Recorded information.
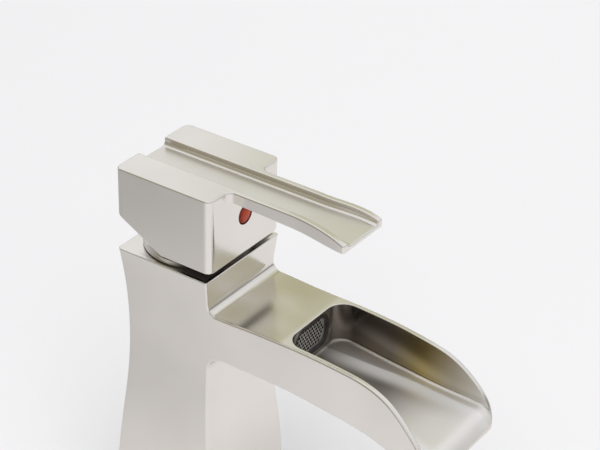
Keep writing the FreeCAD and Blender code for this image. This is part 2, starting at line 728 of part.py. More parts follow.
def rotor():
    """Turns in the housing with the stem and drives the carrier round."""
    low = rotor_bottom()
    step = above(HOUSING_TOP - HOUSING_ROOF) - ROTOR_CLEARANCE
    tongue_top = carrier_bottom() + CARRIER_THICKNESS + TONGUE_HEIGHT
    solid = fuse([
        cylinder(HOUSING_NECK_BORE / 2 - ROTOR_CLEARANCE, low, step),
        cylinder(ROTOR_NECK / 2, step - 1, above(ROTOR_TOP)),
    ])
    slot_half = STEM_SIDE / 2 + STEM_SIDE_PLAY
    swing = math.sin(math.radians(LEVER_LIFT))
    front = STEM_ARM * swing + BALL_DIAMETER / 2 + BALL_PLAY
    neck_half = STEM_SIDE / 2 + (ROTOR_TOP - PIVOT_HEIGHT) * swing + MOVE_GAP * 2
    groove = TONGUE_WIDTH / 2 + ROTOR_CLEARANCE
    cuts = [
        box(-slot_half, slot_half, -front, STEM_SIDE / 2 + MOVE_GAP, low - 1, step - 2),
        box(-slot_half, slot_half, -neck_half, neck_half, step - 3, above(ROTOR_TOP) + 1),
        box(-groove, groove, -FOOT_WIDTH, FOOT_WIDTH, low - 1, tongue_top + MOVE_GAP / 2),
        pivot_cylinder(PIN_DIAMETER, ROTOR_NECK + 4),
    ]
    return solid.cut(cuts)


def pivot_cylinder(diameter, length):
    """A cylinder along the lever's hinge line."""
    start = Vector(-length / 2, 0, above(PIVOT_HEIGHT))
    return Part.makeCylinder(diameter / 2, length, start, Vector(1, 0, 0))


def spindle_pin():
    half = math.sqrt((ROTOR_NECK / 2) ** 2 - (PIN_DIAMETER / 2) ** 2)
    return pivot_cylinder(PIN_DIAMETER, 2 * half - MOVE_GAP)


def limit_ring():
    """Plastic ring on the housing that limits how far the rotor turns."""
    z = above(HOUSING_TOP)
    return ring(HOUSING_NECK / 2 - 2 * MOVE_GAP, ROTOR_NECK / 2 + MOVE_GAP, z, z + RING_THICKNESS)


def cartridge_nut():
    """Threaded ring that holds the housing down, with four key slots."""
    z = above(-THREAD_DROP)
    top = z + CARTRIDGE_NUT_HEIGHT
    nut_ring = ring(THREAD_DIAMETER / 2, HOUSING_NECK / 2 + CARTRIDGE_CLEARANCE, z, top)
    half = NUT_KEY_WIDTH / 2
    low = top - NUT_KEY_DEPTH
    across = box(-THREAD_DIAMETER, THREAD_DIAMETER, -half, half, low, top + 1)
    along = box(-half, half, -THREAD_DIAMETER, THREAD_DIAMETER, low, top + 1)
    return nut_ring.cut([across, along])


def bonnet():
    """Round collar on the column with a ball shaped cover over the cartridge."""
    low = above(-BONNET_SKIRT)
    pivot = above(PIVOT_HEIGHT)
    dome = ball(BONNET_RADIUS, pivot).common(cylinder(BONNET_RADIUS + 1, above(0), above(BONNET_TOP)))
    flange = cylinder(BONNET_DIAMETER / 2, above(0), above(BONNET_FLANGE))
    flange = fillet_where(flange, BONNET_EDGE_RADIUS, lambda b: b.ZMin > above(BONNET_FLANGE) - 0.01)
    solid = fuse([cylinder(THREAD_DIAMETER / 2, low, above(1)), flange, dome])
    hollow = ball(BONNET_RADIUS - BONNET_WALL, pivot).common(
        cylinder(BONNET_RADIUS, above(-1), above(BONNET_TOP) + 1))
    return solid.cut([hollow, cylinder(HOUSING_NECK / 2 + 2 * MOVE_GAP, low - 1, above(1))])


# ---- handle -------------------------------------------------------------------------

def lever_half_width(reach):
    flared = smooth_step((reach - (LEVER_REACH - LEVER_FLARE_LENGTH)) / LEVER_FLARE_LENGTH)
    return (LEVER_WIDTH + (LEVER_TIP_WIDTH - LEVER_WIDTH) * flared) / 2


def lever_plan(inset, y_root, z0, z1, run_out):
    """The lever seen from above, each side moved in by the inset."""
    steps = 6
    start = LEVER_REACH - LEVER_FLARE_LENGTH
    reaches = [start + LEVER_FLARE_LENGTH * i / steps for i in range(steps + 1)]
    right = [Vector(lever_half_width(r) - inset, -r, z0) for r in reaches]
    left = [Vector(-p.x, p.y, z0) for p in right]
    tip_right = right[-1] + Vector(0, -run_out, 0)
    tip_left = left[-1] + Vector(0, -run_out, 0)
    root_right = Vector(right[0].x, y_root, z0)
    root_left = Vector(left[0].x, y_root, z0)
    along = Vector(0, -1, 0)
    edges = [line(root_right, right[0]), spline(right, along, along)]
    if run_out:
        edges.append(line(right[-1], tip_right))
    edges.append(line(tip_right, tip_left))
    if run_out:
        edges.append(line(tip_left, left[-1]))
    edges += [spline(left, along, along), line(left[0], root_left), line(root_left, root_right)]
    face = Part.Face(Part.Wire(Part.__sortEdges__(edges)))
    return face.extrude(Vector(0, 0, z1 - z0))


def at_tip(behind, height):
    return Vector(0, behind - LEVER_REACH, above(height))


def lever_side():
    """The lever seen from the side, running back into the block."""
    top = [at_tip(*p) for p in LEVER_TOP_LINE]
    under = [at_tip(*p) for p in LEVER_UNDER_LINE]
    root_top = Vector(0, 0, above(BLOCK_TOP))
    root_under = Vector(0, 0, under[-1].z)
    edges = [
        line(root_top, top[0]),
        spline(top, Vector(0, -1, 0), Vector(0, -1, -0.8)),
        line(top[-1], under[0]),
        spline(under),
        line(under[-1], root_under),
        line(root_under, root_top),
    ]
    return side_plate(edges, BLOCK_WIDTH)


def block():
    """The square block with its rounded upright corners and rear chamfer."""
    w, d = BLOCK_WIDTH / 2, BLOCK_DEPTH / 2
    solid = box(-w, w, -d, d, above(BLOCK_BOTTOM), above(BLOCK_TOP))
    solid = fillet_where(solid, BLOCK_CORNER_RADIUS, lambda b: b.ZLength > 1)
    corner = [
        Vector(0, CHAMFER_REACH, above(BLOCK_BOTTOM)),
        Vector(0, d + 1, above(CHAMFER_HEIGHT) + (CHAMFER_HEIGHT - BLOCK_BOTTOM) / (d - CHAMFER_REACH)),
        Vector(0, d + 1, above(BLOCK_BOTTOM) - 5),
        Vector(0, CHAMFER_REACH, above(BLOCK_BOTTOM) - 5),
    ]
    edges = [line(corner[i], corner[(i + 1) % 4]) for i in range(4)]
    return solid.cut(side_plate(edges, BLOCK_WIDTH))


def channel():
    """The shallow channel along the top of the block and the lever, level up to the flare."""
    floor = above(BLOCK_TOP - CHANNEL_DEPTH)
    back = BLOCK_DEPTH / 2 + 5
    tip = above(CHANNEL_TIP_HEIGHT)
    start = LEVER_REACH - LEVER_FLARE_LENGTH
    points = [
        Vector(0, -start, floor),
        Vector(0, -start - LEVER_FLARE_LENGTH * 0.5, floor + (tip - floor) * 0.3),
        Vector(0, -LEVER_REACH, tip),
    ]
    run_out = points[-1] + (points[-1] - points[-2]) * 0.5
    top = above(BLOCK_TOP) + 5
    edges = [
        line(Vector(0, back, floor), points[0]),
        spline(points, Vector(0, -1, 0), points[-1] - points[-2]),
        line(points[-1], run_out),
        line(run_out, Vector(0, run_out.y, top)),
        line(Vector(0, run_out.y, top), Vector(0, back, top)),
        line(Vector(0, back, top), Vector(0, back, floor)),
    ]
    plan = lever_plan(LEVER_RIM, back, floor - 5, top, LEVER_FLARE_LENGTH)
    solid = plan.common(side_plate(edges, BLOCK_WIDTH))
    return fillet_where(solid, CHANNEL_FILLET, lambda b: b.ZMax < floor + 0.2 and b.YLength > 5)


def socket_top():
    return above(BLOCK_TOP - CHANNEL_DEPTH - SOCKET_ROOF)


def handle_outside():
    """Block and lever as one casting, with its edges rounded."""
    lever = lever_plan(0.0, 0.0, above(BLOCK_BOTTOM), above(BLOCK_TOP), 0.0).common(lever_side())
    solid = fuse([block(), lever])
    front = BLOCK_DEPTH / 2
    root = LEVER_WIDTH / 2
    tip = LEVER_REACH - 0.1
    solid = fillet_where(solid, LEVER_ROOT_RADIUS,
                         lambda b: abs(b.YMin + front) < 0.01 and b.YLength < 0.01 and b.XLength < 0.01
                         and abs(abs(b.XMin) - root) < 0.01)
    solid = fillet_where(solid, LEVER_CORNER_RADIUS, lambda b: b.YMax < -tip and b.XLength < 0.1)
    upper = above(LEVER_UNDER_LINE[-1][1])
    solid = fillet_where(solid, BLOCK_EDGE_RADIUS, lambda b: b.ZMin > upper and not is_cross_line(b))
    return fillet_where(solid, BLOCK_EDGE_RADIUS, lambda b: b.ZMax < above(BLOCK_TOP / 2))


def is_cross_line(b):
    """A line right across the lever that only parts two smooth faces."""
    return b.ZLength < 0.01 and b.XLength > LEVER_WIDTH - 2 and -LEVER_REACH + 1 < b.YMax < -BLOCK_DEPTH


def handle():
    solid = handle_outside().cut(channel())
    inner = LEVER_WIDTH / 2 - LEVER_RIM
    start = -LEVER_REACH + LEVER_FLARE_LENGTH

    def on_channel(b):
        on_block = b.ZMin > above(BLOCK_TOP) - 0.01 and abs(max(abs(b.XMin), abs(b.XMax)) - inner) < 0.01
        on_tip = b.YMax < start + 0.1 and b.ZMax > above(BLOCK_TOP) - 0.3 and b.YLength > 5
        return (on_block or on_tip) and abs(b.XMin) < LEVER_WIDTH / 2 - 0.2

    solid = fillet_where(solid, CHANNEL_EDGE_RADIUS, lambda b: on_channel(b) and b.YLength > 5)
    pivot = above(PIVOT_HEIGHT)
    hollow = ball(CAVITY_RADIUS, pivot).cut(
        cylinder(BOSS_DIAMETER / 2, above(BOSS_BOTTOM), above(BLOCK_TOP)))
    side = STEM_SIDE / 2 + SOCKET_FIT
    socket = box(-side, side, -side, side, above(BOSS_BOTTOM) - 1, socket_top())
    low = -BLOCK_DEPTH / 2
    z = above(INDICATOR_HEIGHT)
    plug_back = low + INDICATOR_SUNK + INDICATOR_THICKNESS
    plug_hole = front_hole(INDICATOR_DIAMETER + 2 * INDICATOR_CLEARANCE, 0, z, low - 1, plug_back)
    screw_hole = front_hole(SCREW_DIAMETER, 0, z, low, 0)
    return solid.cut([hollow, socket, plug_hole, screw_hole])


def spindle():
    """Square stem with a hinge bore and a ball end in the carrier."""
    pivot = above(PIVOT_HEIGHT)
    half = STEM_SIDE / 2
    ball_z = pivot - STEM_ARM
    upper = box(-half, half, -half, half, pivot - PIN_DIAMETER / 2, socket_top() - MOVE_GAP)
    upper = fillet_where(upper, STEM_CORNER_RADIUS, lambda b: b.ZLength > 1)
    cheeks = pivot_cylinder(STEM_SIDE, STEM_SIDE)
    neck = STEM_CORNER_RADIUS
    shank = Part.makeCone(BALL_DIAMETER / 2 - neck, half - neck, STEM_ARM - 1, Vector(0, 0, ball_z))
    solid = fuse([upper, cheeks, shank, ball(BALL_DIAMETER / 2, ball_z)])
    return solid.cut(pivot_cylinder(PIN_DIAMETER + 2 * PIN_FIT, STEM_SIDE + 4))


def handle_set_screw():
    """Socket head grub screw from the front, bearing on the stem."""
    head = Vector(0, -STEM_SIDE / 2 - SCREW_LENGTH, above(INDICATOR_HEIGHT))
    screw = front_hole(SCREW_DIAMETER, 0, head.z, head.y, head.y + SCREW_LENGTH)
    return screw.cut(hexagon(SCREW_HEX, head - Vector(0, 1, 0), Vector(0, 1 + SCREW_HEX, 0)))


def indicator_plug():
    """Round red plug over the set screw, a little sunk, with a crowned face."""
    low = -BLOCK_DEPTH / 2 + INDICATOR_SUNK
    z = above(INDICATOR_HEIGHT)
    plug = front_hole(INDICATOR_DIAMETER, 0, z, low, low + INDICATOR_THICKNESS)
    return plug.makeFillet(INDICATOR_EDGE_RADIUS, [e for e in plug.Edges if e.BoundBox.YMax < low + 0.01])


NODES = {
    "faucet_body": faucet_body,
    "spout": spout,
    "column_foot": column_foot,
    "inlet_block": inlet_block,
    "base_gasket": base_gasket,
    "mounting_studs": mounting_studs,
    "clamp_gasket": clamp_gasket,
    "clamp_plate": clamp_plate,
    "mounting_nuts": mounting_nuts,
    "screen_frame": screen_frame,
    "outlet_screen": outlet_screen,
    "screen_seal": screen_seal,
    "cartridge_base": cartridge_base,
    "port_seals": port_seals,
    "fixed_disc": fixed_disc,
    "moving_disc": moving_disc,
    "disc_carrier": disc_carrier,
    "cartridge_housing": cartridge_housing,
    "rotor": rotor,
    "spindle_pin": spindle_pin,
    "limit_ring": limit_ring,
    "cartridge_nut": cartridge_nut,
    "bonnet": bonnet,
    "handle": handle,
    "spindle": spindle,
    "handle_set_screw": handle_set_screw,
    "indicator_plug": indicator_plug,
}

for name, make in NODES.items():
    piece = make()
    print(name, "solids", len(piece.Solids), "valid", piece.isValid(), "volume", round(piece.Volume, 1))
    export(name, piece)
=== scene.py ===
"""Looks of a single-lever waterfall basin faucet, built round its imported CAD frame.

The CAD nodes keep their shapes and get procedural finishes. The threaded studs and the crowned button,
whose CAD nodes are plain, are modelled here in full and stand for those nodes. Lengths in the classes are
millimetres unless their names say otherwise, in the frame's own axes: +Z up, the spout and the lever point
to -Y, the origin is the middle of the foot on the deck plane.
"""

import json
import logging
import math
from dataclasses import dataclass, field
from enum import Enum
from functools import cached_property

import bmesh
import bpy
from mathutils import Matrix, Vector


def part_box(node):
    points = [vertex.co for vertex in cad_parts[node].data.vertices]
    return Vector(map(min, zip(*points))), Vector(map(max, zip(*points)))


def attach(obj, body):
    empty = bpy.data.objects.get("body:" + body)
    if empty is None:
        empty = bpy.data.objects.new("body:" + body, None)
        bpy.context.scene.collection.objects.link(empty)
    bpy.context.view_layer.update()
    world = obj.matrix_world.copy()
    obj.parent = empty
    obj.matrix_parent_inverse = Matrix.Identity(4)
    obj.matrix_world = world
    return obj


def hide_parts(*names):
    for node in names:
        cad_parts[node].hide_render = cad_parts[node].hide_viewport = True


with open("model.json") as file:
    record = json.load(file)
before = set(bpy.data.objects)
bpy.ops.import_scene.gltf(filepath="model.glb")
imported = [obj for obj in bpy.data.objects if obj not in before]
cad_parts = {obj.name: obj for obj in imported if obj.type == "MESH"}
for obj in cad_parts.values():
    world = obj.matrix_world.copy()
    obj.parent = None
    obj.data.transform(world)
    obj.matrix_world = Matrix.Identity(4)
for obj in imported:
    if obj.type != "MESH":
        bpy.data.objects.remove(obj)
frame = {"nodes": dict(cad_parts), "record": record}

MM = 0.001
# vertices nearer than this are one, in millimetres
MERGE = 0.002
# a noise node's factor seldom leaves these
NOISE_SPAN = {"From Min": 0.3, "From Max": 0.7}
LOG = logging.getLogger("faucet")

Socket = bpy.types.NodeSocket
Colour = tuple[float, float, float, float] | Socket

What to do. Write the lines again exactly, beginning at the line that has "for name, make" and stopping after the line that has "points = [vertex.co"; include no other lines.

The reply.
for name, make in NODES.items():
    piece = make()
    print(name, "solids", len(piece.Solids), "valid", piece.isValid(), "volume", round(piece.Volume, 1))
    export(name, piece)
=== scene.py ===
"""Looks of a single-lever waterfall basin faucet, built round its imported CAD frame.

The CAD nodes keep their shapes and get procedural finishes. The threaded studs and the crowned button,
whose CAD nodes are plain, are modelled here in full and stand for those nodes. Lengths in the classes are
millimetres unless their names say otherwise, in the frame's own axes: +Z up, the spout and the lever point
to -Y, the origin is the middle of the foot on the deck plane.
"""

import json
import logging
import math
from dataclasses import dataclass, field
from enum import Enum
from functools import cached_property

import bmesh
import bpy
from mathutils import Matrix, Vector


def part_box(node):
    points = [vertex.co for vertex in cad_parts[node].data.vertices]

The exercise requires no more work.